Wie ein harter Mann fühle ich mich heute auch gar nicht. Eher müde, und ich habe Sorge, dass ich das tolle Konzept einer Rockerbar mit leckerer Musik und harten Bieren heute gar nicht so recht zu würdigen weiß. Die Woche war lang und erschöpfend, und eben habe ich schon viel zu lange mit viel zu viel verkosteten Bieren in einer anderen Bar direkt um die Ecke, im Birra, gesessen.
Es kann, es wird, es muss bei einem letzten Bier für heute bleiben, sei die Auswahl auch noch so lecker, die Begleitmusik auch noch so einladend. Ich bestelle mir ein Californian American Ale von Tiny Rebel, und füge hinzu: „Ein kleines aber, bitte!“ Der mitleidige Blick der ansonsten netten Bardame schmerzt. „Ein Kleines! Bitte sehr.“ Ich kann ahnen, wie sie innerlich den Kopf schüttelt. Harte Männer in einer Rocker-Bar? Muss wohl lange her sein …

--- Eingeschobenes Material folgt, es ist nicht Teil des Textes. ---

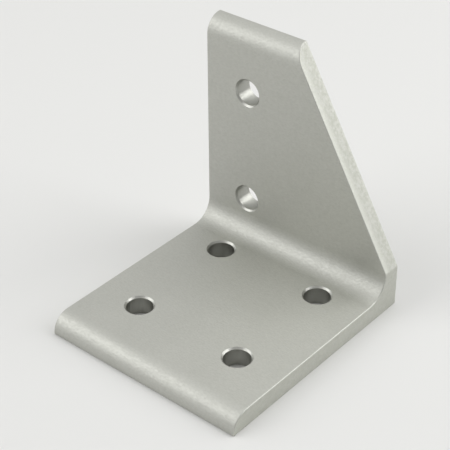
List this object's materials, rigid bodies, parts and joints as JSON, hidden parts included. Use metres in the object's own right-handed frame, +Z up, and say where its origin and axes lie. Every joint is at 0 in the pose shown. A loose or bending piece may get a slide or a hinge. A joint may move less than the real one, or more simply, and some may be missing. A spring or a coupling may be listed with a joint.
{
  "type": "t slot corner bracket",
  "caption": "Right-angle aluminium corner bracket for slotted framing: a square drilled base and a drilled upright with a slanted side and rounded free edges.",
  "frame": {"origin": "middle of the footprint, on the underside of the base", "axes": "+Z up; the base lies flat along Y, the upright stands at its +Y end, and the width and the way of extrusion run along X"},
  "size_m": [0.07, 0.078, 0.078],
  "materials": {
    "anodised_aluminium": "etched and clear anodised, satin, with sawn end faces of the same colour"
  },
  "bodies": {
    "root": {"corner_bracket": "anodised_aluminium"}
  },
  "joints": []
}
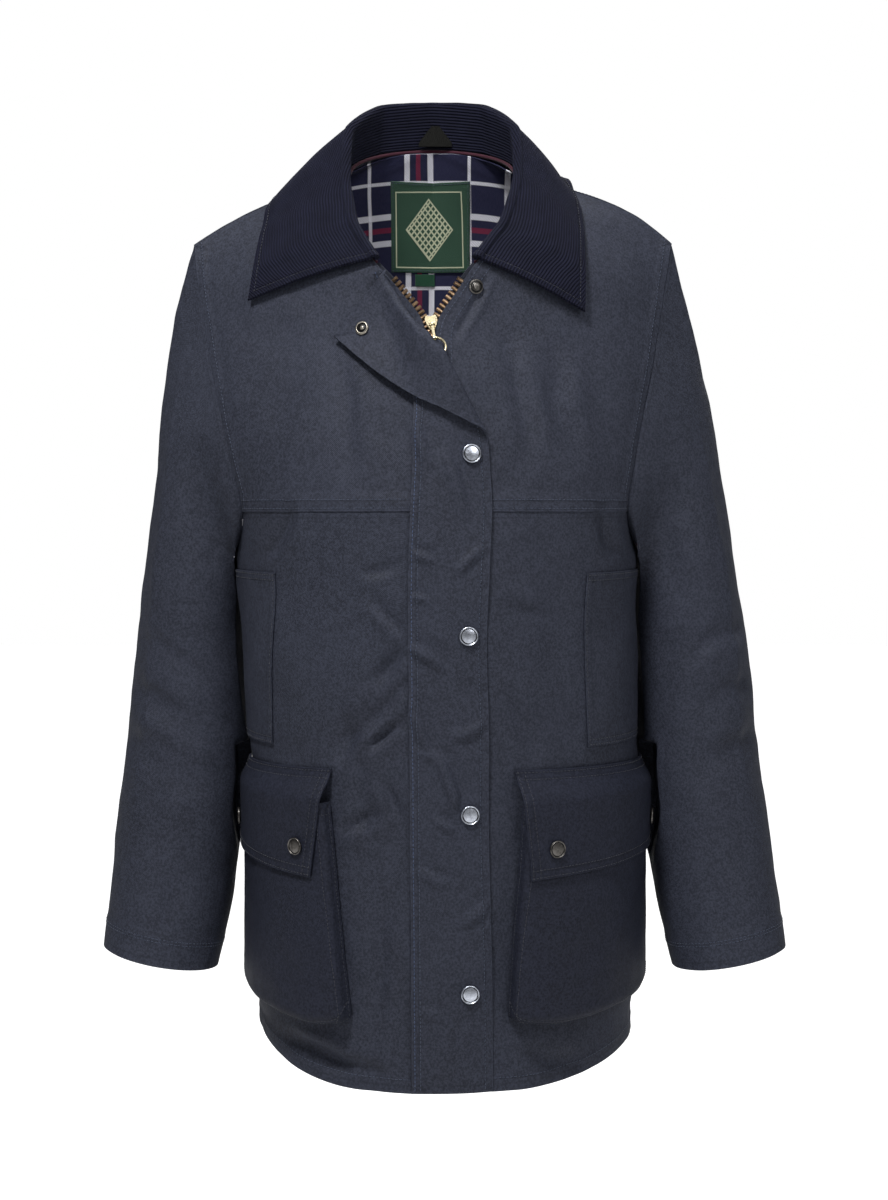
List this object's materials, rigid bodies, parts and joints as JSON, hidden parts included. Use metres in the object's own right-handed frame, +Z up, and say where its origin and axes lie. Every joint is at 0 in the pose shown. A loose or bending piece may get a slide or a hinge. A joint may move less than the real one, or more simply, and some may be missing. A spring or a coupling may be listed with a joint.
{
  "type": "waxed cotton jacket",
  "caption": "Hip-length waxed cotton jacket, hollow and shaped as worn, with a corduroy collar, a storm flap over its zip and bellows pockets.",
  "frame": {"origin": "between the shoulders, at the height of the back of the neck, where the wearer's shoulders carry the jacket", "axes": "+Z up, -Y the front, +X the wearer's left"},
  "size_m": [0.576, 0.2824, 0.8131],
  "materials": {
    "wax": "waxed cotton, near-black navy, faint sheen",
    "pocket_wax": "waxed cotton, slightly bluer",
    "corduroy": "dark navy needlecord",
    "lining": "navy cotton woven with a white and red check",
    "label": "green woven cloth, no printing",
    "loop": "dark olive woven tape",
    "tape": "black woven zip tape",
    "gold": "pale gold plate",
    "steel": "pewter press studs"
  },
  "bodies": {
    "jacket": {"back": "wax", "back_lining": "lining", "collar": "corduroy", "front_left": "wax", "front_right": "wax", "front_yoke_left": "wax", "front_yoke_right": "wax", "handwarmer_left": "wax", "handwarmer_right": "wax", "hanger_loop": "loop", "neck_label": "label", "pocket_flap_left": "pocket_wax", "pocket_flap_right": "pocket_wax", "pocket_left": "pocket_wax", "pocket_right": "pocket_wax", "size_tab": "label", "sleeve_left": "wax", "sleeve_right": "wax", "storm_flap": "wax", "stud_front_1": "steel", "stud_front_2": "steel", "stud_front_3": "steel", "stud_front_4": "steel", "stud_pocket_left_front": "steel", "stud_pocket_left_side": "steel", "stud_pocket_right_front": "steel", "stud_pocket_right_side": "steel", "stud_top_cap": "steel", "stud_top_post": "steel", "stud_top_socket": "steel", "zip_slider": "gold", "zip_tape_left": "tape", "zip_tape_right": "tape"},
    "pull_tab": {"zip_pull_tab": "gold"},
    "pull_ring": {"zip_pull_ring": "gold"}
  },
  "joints": [
    {"name": "pull_tab_swing", "type": "hinge", "parent": "jacket", "child": "pull_tab", "pos_m": [-0.0095, -0.12, -0.1144], "axis": [-0.9867, -0.0478, -0.1554], "range_deg": [0, 5]},
    {"name": "pull_ring_swing", "type": "hinge", "parent": "pull_tab", "child": "pull_ring", "pos_m": [-0.0076, -0.1237, -0.1256], "axis": [-0.9867, -0.0478, -0.1554], "range_deg": [0, 6]}
  ]
}
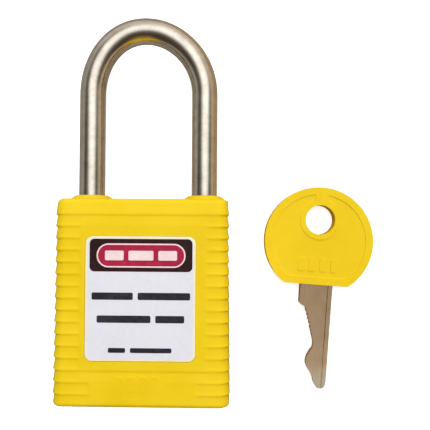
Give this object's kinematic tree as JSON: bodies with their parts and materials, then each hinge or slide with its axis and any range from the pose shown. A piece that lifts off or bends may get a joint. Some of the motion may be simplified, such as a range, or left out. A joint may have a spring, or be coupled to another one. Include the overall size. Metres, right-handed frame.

Das Bier ist aber lecker. Feine, nur dezent fruchtige Hopfenaromen, ein leichter, runder Malzkörper machen das Bier schön süffig, ohne dass es sich gleich anbiedern muss. Fein! „Hätte also doch ein großes sein können“, denke ich resigniert, aber für heute ist es zu spät, ich trolle mich in Richtung Hotel. Morgen früh liegt die lange Heimreise vor mir …
ein hübscher, verschnörkelter Schriftzug
Beim Hinausgehen drehe ich mich noch einmal um. Monterey steht hübsch verschnörkelt über der Tür. Leider aber auch fritz-kola – Werbung der Kola-Fritzen, die mit ihrem angeblichen Underground-Getränk, aber einem unangenehmen global-player-gleichen Geschäftsgebaren die Berliner Bars erobern und seinerzeit Fritz Wülfing aus Bonn gezwungen haben, seine Bier Marke von Fritz Ale in Ale*Mania umbenennen zu müssen. Eigentlich wollte ich ja keine Bars mehr betreten, die mit diesen Fritzen werben … Für heute zu spät …
Die Monterey Bar ist täglich ab 17:00 Uhr geöffnet – wie es sich für eine Rockbar gehört, bis in die Morgenstunden. Kein Ruhetag. Zu erreichen ist sie komfortabel mit der Straßenbahn, Linien M2 und M10, Haltestelle Prenzlauer Allee / Danziger Straße direkt „umme Ecke“.
Monterey Bar
Danziger Straße 61
10 435 Berlin
Berlin
Deutschland
Nun ja, die Geschäftsgebaren von fritz sind vieleicht a weng unglücklich, aber Namensrechte und derlei juristisches Gedöns ist einerseits kompliziert, anderseits aber auch streng. Ich kann mir gut vorstellen, dass sie reagieren mussten.
Und das mit der Werbung: die hat Esther auch noch draußen an der FAssade hängen, also nicht zuuu streng urteilen! ;)
Hallo, Gerrit,
reagieren zu müssen ist eine Sache, sich in der Reaktion angemessen zeigen zu können, eine andere. Es gibt ausreichend Beispiele, wie etablierte Namen, die gleich lauten, aber für verschiedene Produkte stehen, Wege der Koexistenz gefunden haben – bis hin zu richtig großen Firmen wie Apple Records und Apple Datenverarbeitung.
Komplexität und Strenge einer juristischen Ausgangslage sind kein Grund für unangenehmes Geschäftsgebaren – wie ich in meinem Brotberuf auch schon manchem Firmenvertreter beibringen musste!